Off-chain computation with on-chain attestation will redefine how decentralized systems scale. It’s the difference between blockchains as execution engines and blockchains as judges.

The Road Ahead: a Verifiable World

I see a trajectory defined by persistence, failure, accidental breakthroughs, and the kind of obsession that only deep technical fields inspire. I learned that impossible problems eventually become engineering tasks. That privacy, once dismissed as a niche concern, is becoming a structural necessity.

We are moving from systems that expose everything to systems that reveal almost nothing. From architectures built on surveillance to those built on consent. From centralized trust to cryptographic truth.

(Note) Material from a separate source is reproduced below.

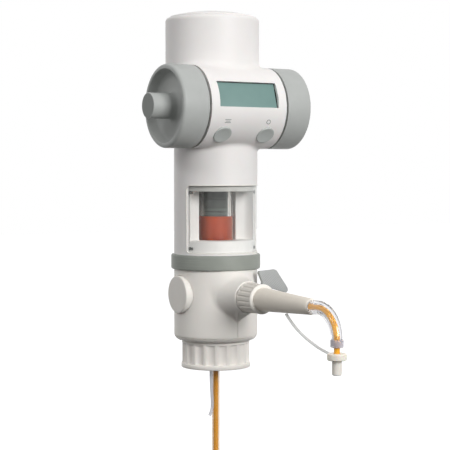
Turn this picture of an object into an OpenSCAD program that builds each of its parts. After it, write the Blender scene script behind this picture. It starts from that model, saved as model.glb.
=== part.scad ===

And I’m grateful I got lost in this labyrinth early. Because now, as privacy by design becomes real, I feel more convinced than ever that zero‑knowledge will shape the technological spine of the next era.

The future I imagine isn’t loud. It’s not a world of hyper‑visible blockchains or interfaces flooded with cryptographic jargon. It’s quieter; more like the technology described in Death’s End, the third book of Liu Cixin’s Three Body Problem saga. Where tech is invisible with translucent materials that serve both as architecture and active computational infrastructure.

In a world like that: computation is verifiable by default. Identity is provable and self-referential privacy is the baseline, not the exception. Systems are accountable but not voyeuristic. Exposure is a choice, not a requirement.

Zero‑knowledge proofs aren’t just technical artifacts; they’re moral ones. They allow honesty without strip‑mining personal data. They allow cooperation without surveillance.

If the 2010s were about blockchains, and the 2020s about AI, then the 2030s will hopefully be about trustless verification and global privacy.

The future is private, yet verifiable.

And we are building it, proof by proof, node by node.